Quake Live is a browser-based version of Quake III Arena, id Software’s fast-paced, action-packed first-person shooter from 1999. Unlike its predecessors, which included substantial single-player campaigns, Quake III was designed from the ground up as a multiplayer game. It took the successful elements of the multiplayer from the previous games in the series, adapting and balancing them to produce a game which would quickly become a favourite for online gamers, LAN parties and competitive tournament gamers alike.

Even after a decade, the gameplay of Quake III stands strong in its new browser-based form. After the increasingly deliberate pace of more recent multiplayer first-person shooters, the fast-paced action of Quake Live is refreshing. Making few concessions to any perceived notion of realism, Quake Live eschews such notions as reloading and realistic physics and replaces them with weapons with ridiculously large magazines, jump pads scattered around the levels and the famous rocket jump.

The biggest change in Quake Live over the original Quake III is the web-browser approach, making it a poster-child of the cloud computing concept. This is not as revolutionary as it ostensibly seems; the graphics are still rendered on the client system and the web browser merely acts to show server lists and game statistics. What this system does add, though, is accessibility. Patches take the form of downloadable packages, ensuring version consistency, and id Software have taken the admirable move of instituting a balancing system, in effect ensuring that the player will never be overwhelmed by superior players unless they choose to do so.

Despite this balancing and id Software’s other attempts at accessibility, Quake Live is still a very unforgiving game.
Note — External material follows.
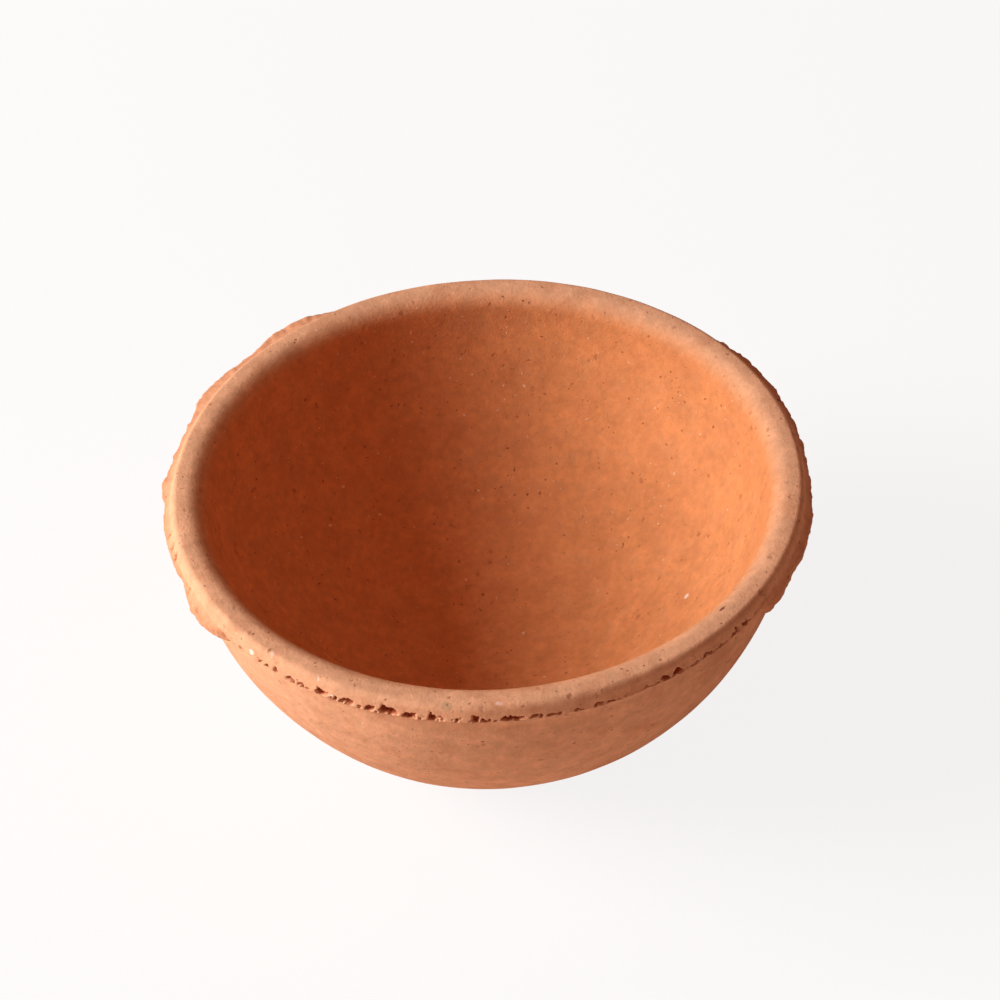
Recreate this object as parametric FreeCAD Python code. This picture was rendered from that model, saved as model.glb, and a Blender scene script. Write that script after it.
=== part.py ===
import FreeCAD, Part
import math
import os
import random

from FreeCAD import Vector

# Small fire-clay melting bowl, pressed in one piece between a female mould and a plunger.
# Millimetres and degrees. The origin is the centre of the foot and +Z is up.
# Azimuth 0 is +X. The flash is broken off flush round azimuth 270, at -Y.

# ---- body, formed by the female mould
BOWL_HEIGHT = 26.5
FOOT_RADIUS = 11.2
FOOT_ROUNDING = 0.6
BODY_RADIUS = 28.2  # at the parting plane

# ---- hollow and rim, formed by the plunger
HOLLOW_DEPTH = 22.4  # below the rim top
CREST_RADIUS = 27.8  # where the inner roll comes level with the rim top
INNER_ROLL = 2.0
CREST_FLAT = 0.7  # level land between the inner roll and the outer shoulder
SHOULDER_WIDTH = 0.7  # outer shoulder, from the land to the collar's face
SHOULDER_HEIGHT = 0.9
COLLAR_DEPTH = 2.7  # rim top to the parting plane
COLLAR_LEAN = 0.15  # how much wider the collar's face is at its foot than at the shoulder
PARTING_LEDGE = 0.12  # ledge between the body and the foot of the collar

# ---- flash, squeezed out at the parting line and torn away by hand
SCAR_HEIGHT = 1.05  # of the sloping break that is left where the flash has come away
FLASH_THICKNESS = 0.55  # at its thin outer edge
FLASH_ROOT = 0.55  # height above the scar at which the collar begins to run out into the flash
TEAR_STEP = 2.0  # degrees between neighbouring tears
TEAR_ROUGHNESS = 0.07

# How far the flash still stands out from the collar's face, at the azimuths where that turns.
# Well below zero there is none left, and the scar of the break shows instead.
FLASH_REACH = (
    (0, 0.5),
    (4, 0.35),
    (14, 0.7),
    (24, 0.9),
    (44, 0.6),
    (62, 1.1),
    (80, 0.7),
    (98, 1.2),
    (112, 0.9),
    (124, 2.4),
    (129, 1.8),
    (141, 1.3),
    (151, 1.8),
    (155, 1.1),
    (163, 0.7),
    (172, 0.7),
    (175, 1.1),
    (177.5, 0.5),
    (190, 0.5),
    (199, 0.15),
    (206, 0.7),
    (212.5, 0.7),
    (215, 0.2),
    (219, -2.0),
    (322, -2.0),
    (325, 0.2),
    (329, 0.45),
    (336, 0.2),
    (341, 0.5),
    (352, 0.6),
    (355, 0.15),
)

# Pockets torn out of the collar along the break: azimuth, length round the rim, depth.
TORN_POCKETS = (
    (221, 0.6, 0.30),
    (229, 0.5, 0.25),
    (239, 1.5, 0.45),
    (244, 1.2, 0.40),
    (251.2, 1.4, 0.70),
    (254.9, 1.0, 0.50),
    (259, 0.6, 0.55),
    (263, 0.5, 0.40),
    (266.8, 1.5, 0.50),
    (272.4, 1.8, 0.75),
    (280, 1.6, 0.40),
    (284.6, 0.8, 0.40),
    (289.5, 1.2, 0.50),
    (299, 0.7, 0.35),
    (303.4, 1.1, 0.65),
    (310, 0.9, 0.55),
    (318.6, 0.7, 0.40),
)
POCKET_HEIGHT = 0.75  # of a pocket's mouth
CHIP_STEP = 2.3  # degrees between the small chips that roughen the rest of the break
CHIP_LENGTH = 0.7
CHIP_HEIGHT = 0.45
CHIP_DEPTH = 0.22

PARTING_Z = BOWL_HEIGHT - COLLAR_DEPTH
SHOULDER_START = CREST_RADIUS + CREST_FLAT
SHOULDER_END = SHOULDER_START + SHOULDER_WIDTH
SHOULDER_Z = BOWL_HEIGHT - SHOULDER_HEIGHT
COLLAR_RADIUS = SHOULDER_END + COLLAR_LEAN
SCAR_RADIUS = BODY_RADIUS + PARTING_LEDGE
SCAR_TOP_Z = PARTING_Z + SCAR_HEIGHT


def at_azimuth(radius, azimuth, z):
    """The point at a radius from the bowl's axis, an azimuth in degrees and a height."""
    angle = math.radians(azimuth)
    return Vector(radius * math.cos(angle), radius * math.sin(angle), z)


def section_point(radius, z):
    """A point of the section, in the XZ plane."""
    return Vector(radius, 0, z)


def line(start, end):
    return Part.LineSegment(start, end).toShape()


def arc_about(centre, start, end):
    """The shorter arc from start to end about a centre."""
    middle = (start + end) * 0.5 - centre
    middle.normalize()
    radius = (start - centre).Length
    return Part.Arc(start, centre + middle * radius, end).toShape()


def revolved(edges):
    """The solid swept by a closed outline in the XZ plane about the Z axis."""
    face = Part.Face(Part.Wire(edges))
    return face.revolve(Vector(0, 0, 0), Vector(0, 0, 1), 360)


def body_edges(foot_centre, wall_top):
    """Foot, its rounded edge and the wall: a ball, centred on the axis, through the wall's top."""
    foot_corner = section_point(FOOT_RADIUS, 0)
    centre_z = (wall_top.dot(wall_top) - foot_corner.dot(foot_corner)) / (2 * PARTING_Z)
    centre = section_point(0, centre_z)
    to_rounding = (foot_corner - centre).Length - FOOT_ROUNDING
    rounding_radius = math.sqrt(to_rounding ** 2 - (centre_z - FOOT_ROUNDING) ** 2)
    rounding_centre = section_point(rounding_radius, FOOT_ROUNDING)
    outward = rounding_centre - centre
    outward.normalize()
    foot_edge = section_point(rounding_radius, 0)
    wall_foot = rounding_centre + outward * FOOT_ROUNDING
    return [
        line(foot_centre, foot_edge),
        arc_about(rounding_centre, foot_edge, wall_foot),
        arc_about(centre, wall_foot, wall_top),
    ]


def collar_edges(wall_top, crest):
    """Ledge, scar of the broken flash, collar face, outer shoulder and level land."""
    scar_foot = section_point(SCAR_RADIUS, PARTING_Z)
    scar_top = section_point(COLLAR_RADIUS, SCAR_TOP_Z)
    face_top = section_point(SHOULDER_END, SHOULDER_Z)
    land_end = section_point(SHOULDER_START, BOWL_HEIGHT)
    half_turn = math.sqrt(0.5)
    shoulder_middle = section_point(
        SHOULDER_START + SHOULDER_WIDTH * half_turn,
        SHOULDER_Z + SHOULDER_HEIGHT * half_turn,
    )
    return [
        line(wall_top, scar_foot),
        line(scar_foot, scar_top),
        line(scar_top, face_top),
        Part.Arc(face_top, shoulder_middle, land_end).toShape(),
        line(land_end, crest),
    ]


def hollow_edges(crest, floor):
    """Inner roll and round-bottomed hollow, tangent to each other and level at both ends."""
    roll_rise = HOLLOW_DEPTH - INNER_ROLL
    radius = (CREST_RADIUS ** 2 + roll_rise ** 2 - INNER_ROLL ** 2) / (2 * HOLLOW_DEPTH)
    centre = floor + Vector(0, 0, radius)
    roll_centre = crest - Vector(0, 0, INNER_ROLL)
    toward_roll = roll_centre - centre
    toward_roll.normalize()
    wall_end = centre + toward_roll * radius
    return [arc_about(roll_centre, crest, wall_end), arc_about(centre, wall_end, floor)]


def make_smooth_bowl():
    """The bowl as the mould leaves it, without its flash: one section turned about the axis."""
    foot_centre = section_point(0, 0)
    wall_top = section_point(BODY_RADIUS, PARTING_Z)
    crest = section_point(CREST_RADIUS, BOWL_HEIGHT)
    floor = section_point(0, BOWL_HEIGHT - HOLLOW_DEPTH)
    edges = body_edges(foot_centre, wall_top)
    edges += collar_edges(wall_top, crest)
    edges += hollow_edges(crest, floor)
    edges.append(line(floor, foot_centre))
    return revolved(edges)


def flash_reach(azimuth):
    """Reach of the flash at an azimuth, eased between the places in FLASH_REACH."""
    places = FLASH_REACH + ((FLASH_REACH[0][0] + 360, FLASH_REACH[0][1]),)
    for (start, first), (end, last) in zip(places, places[1:]):
        if start <= azimuth <= end:
            share = (azimuth - start) / (end - start)
            return first + (last - first) * share * share * (3 - 2 * share)
    return FLASH_REACH[0][1]


def torn_outline():
    """The flash's broken edge seen from above: a closed ring of short straight tears."""
    torn = random.Random(7)
    tear_count = round(360 / TEAR_STEP)
    outline = []
    for index in range(tear_count):
        azimuth = index * 360 / tear_count
        reach = flash_reach(azimuth) + torn.uniform(-TEAR_ROUGHNESS, TEAR_ROUGHNESS)
        outline.append(at_azimuth(COLLAR_RADIUS + reach, azimuth, PARTING_Z))
    return outline


def make_flash():
    """The collar running out into a thin skirt, kept only inside the torn outline."""
    longest = max(reach for _, reach in FLASH_REACH)
    edge_radius = COLLAR_RADIUS + longest + 2 * TEAR_ROUGHNESS
    inner_foot = section_point(0.5 * (CREST_RADIUS + BODY_RADIUS), PARTING_Z)
    edge_foot = section_point(edge_radius, PARTING_Z)
    edge_top = section_point(edge_radius, PARTING_Z + FLASH_THICKNESS)
    root_top = section_point(SHOULDER_END, SCAR_TOP_Z + FLASH_ROOT)
    inner_top = section_point(inner_foot.x, root_top.z)
    run_out_middle = section_point(COLLAR_RADIUS + FLASH_ROOT, 0.5 * (edge_top.z + SCAR_TOP_Z))
    skirt = revolved([
        line(inner_foot, edge_foot),
        line(edge_foot, edge_top),
        Part.Arc(edge_top, run_out_middle, root_top).toShape(),
        line(root_top, inner_top),
        line(inner_top, inner_foot),
    ])
    inside_outline = flat_face(torn_outline()).extrude(Vector(0, 0, COLLAR_DEPTH))
    return skirt.common(inside_outline)


def flat_face(corners):
    return Part.Face(Part.makePolygon(corners + corners[:1]))


def frustum(mouth, bottom):
    """The solid between a polygon and its smaller, parallel copy."""
    faces = [flat_face(mouth), flat_face(bottom)]
    for index in range(len(mouth)):
        faces.append(flat_face([mouth[index - 1], mouth[index], bottom[index], bottom[index - 1]]))
    shell = Part.makeShell(faces)
    shell.sewShape()
    return Part.makeSolid(shell)


def make_pocket(azimuth, length, height, depth, torn):
    """A flat-sided ragged hole, narrowing inwards from a mouth just outside the collar."""
    corner_count = 7
    narrowing = 0.45
    mouth = []
    bottom = []
    for corner in range(corner_count):
        turn = 2 * math.pi * corner / corner_count
        size = torn.uniform(0.75, 1.25)
        along = 0.5 * length * size * math.cos(turn)
        up = 0.5 * height * size * math.sin(turn)
        mouth.append(Vector(COLLAR_RADIUS + 0.5 * depth, along, up))
        bottom.append(Vector(COLLAR_RADIUS - depth, narrowing * along, narrowing * up))
    pocket = frustum(mouth, bottom)
    pocket.translate(Vector(0, 0, SCAR_TOP_Z + height * torn.uniform(-0.2, 0.15)))
    pocket.rotate(Vector(0, 0, 0), Vector(0, 0, 1), azimuth)
    return pocket


def make_pockets():
    """The named torn pockets, and small chips wherever the flash is gone."""
    torn = random.Random(11)
    pockets = [make_pocket(azimuth, length, POCKET_HEIGHT, depth, torn)
               for azimuth, length, depth in TORN_POCKETS]
    for index in range(round(360 / CHIP_STEP)):
        azimuth = (index + torn.uniform(-0.3, 0.3)) * CHIP_STEP
        length = CHIP_LENGTH * torn.uniform(0.6, 1.3)
        depth = CHIP_DEPTH * torn.uniform(0.7, 1.4)
        if flash_reach(azimuth % 360) < 0:
            pockets.append(make_pocket(azimuth, length, CHIP_HEIGHT, depth, torn))
    return pockets


os.makedirs("parts", exist_ok=True)
bowl = make_smooth_bowl().fuse(make_flash()).cut(make_pockets())
print("solids", len(bowl.Solids), "valid", bowl.isValid(), "volume", round(bowl.Volume, 1))
bowl.Solids[0].exportStep("parts/melting_bowl.step")
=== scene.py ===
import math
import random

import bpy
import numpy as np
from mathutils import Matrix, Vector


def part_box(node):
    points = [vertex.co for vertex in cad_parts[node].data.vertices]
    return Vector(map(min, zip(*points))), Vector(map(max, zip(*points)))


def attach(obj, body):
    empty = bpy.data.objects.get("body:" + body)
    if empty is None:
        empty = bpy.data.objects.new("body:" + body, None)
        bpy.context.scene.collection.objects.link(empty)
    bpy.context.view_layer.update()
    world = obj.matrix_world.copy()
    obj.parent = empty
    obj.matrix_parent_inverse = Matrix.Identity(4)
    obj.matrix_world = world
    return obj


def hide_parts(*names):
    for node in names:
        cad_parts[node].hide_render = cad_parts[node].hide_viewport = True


bl_info = {
    "name": "Clay melting bowl",
    "version": (1, 0, 0),
    "blender": (4, 5, 0),
    "location": "3D View > Sidebar > Melting bowl",
    "description": "A pressed fire-clay bowl for melting metal, with the torn flash round its rim",
    "category": "Add Mesh",
}

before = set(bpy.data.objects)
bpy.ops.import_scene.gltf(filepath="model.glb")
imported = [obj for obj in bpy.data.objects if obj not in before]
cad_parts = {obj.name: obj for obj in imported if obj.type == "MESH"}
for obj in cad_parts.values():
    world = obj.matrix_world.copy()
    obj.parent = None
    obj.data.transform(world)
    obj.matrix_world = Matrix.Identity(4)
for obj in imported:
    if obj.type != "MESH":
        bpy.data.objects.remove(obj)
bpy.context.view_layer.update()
NODE_LOW, NODE_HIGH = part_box("melting_bowl")

MM = 0.001

COLUMN_COUNT = 1400  # round the bowl
POLE_RADIUS = 0.4  # mm, of the hollow's last ring round its deepest point

# ---- flash, squeezed out at the parting line and torn away by hand, as on the solid
TEAR_STEP = 2.0  # degrees between neighbouring tears
TEAR_ROUGHNESS = 0.07  # mm
TEAR_SEED = 7

SCAR_MIDDLE = 271.0  # degrees, the middle of the stretch where the flash is gone
SCAR_HALF = 56.0  # degrees

# Reach of the flash from the collar's face in mm, at the azimuths in degrees where that turns.
FLASH_REACH = (
    (0, 0.45), (5, 0.35), (14, 0.75), (24, 1.15), (34, 1.35), (46, 1.1), (62, 1.3), (80, 0.8),
    (98, 1.2), (112, 1.0), (118.5, 1.6), (122, 2.4), (126, 2.4), (131, 2.3), (133, 1.7),
    (136, 1.6), (143, 1.75), (150, 1.85), (152.5, 1.7), (154.5, 1.15), (163, 0.75), (172, 0.85),
    (175, 1.15), (177.5, 0.5), (190, 0.4), (195, 0.1), (199, 0.0), (202, 0.3), (206, 0.6),
    (211, 0.55), (215, 0.0), (219, -2.0), (322, -2.0), (325, 0.2), (329, 0.35), (336, 0.2),
    (341, 0.4), (352, 0.5), (355, 0.35),
)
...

The fast-paced action leaves very little time to stop and think, and a rule of successful play is to never stop moving. The compact levels, complete with winding corridors and a myriad of jump pads, mean that engagement is never far away, and there is very little respite from combat.

The different natures of the weapons don’t make matters any easier. The starting weapon, a machine gun, is extremely weak and requires sustained fire to score frags, effectively demanding that players quickly acquire other weapons. As for those other weapons, the skill-set to become competent with them all includes the ability to shoot ahead of the target, to acquire targets while rapidly moving in mid-air and precision sniping while maintaining erratic movement.

id Software has still done an admirable job with their level balancing system, ensuring that a player will be paired with opponents who won’t dominate the game, yet will still provide adequate challenge, and the more powerful players in the game won’t typically be encountered unless a player chooses to play on more difficult servers.

The quick action of Quake Live makes it ideal for this experiment in places where other games would falter. On a well-populated server, a game of Free for All can take five or ten minutes to complete, making it ideal for quick engagements of the sort that a gamer might want to engage in through a web browser on the move. It fits well with the cloud computing model, being a multiplayer game that doesn’t require much time investment per match, and while the gameplay may be somewhat dated compared to more modern first-person shooters, it still manages to deliver fun even ten years after the initial release of Quake III.

Bottom Line: Quake Live delivers fast-paced and fun, if slightly dated, first-person action. The cloud computing aspects aren’t particularly revolutionary, but the added accessibility is to be welcomed.

Recommendation: Try it. It’s a free download from id Software, currently with a Windows version and Mac OS X and Linux versions under development.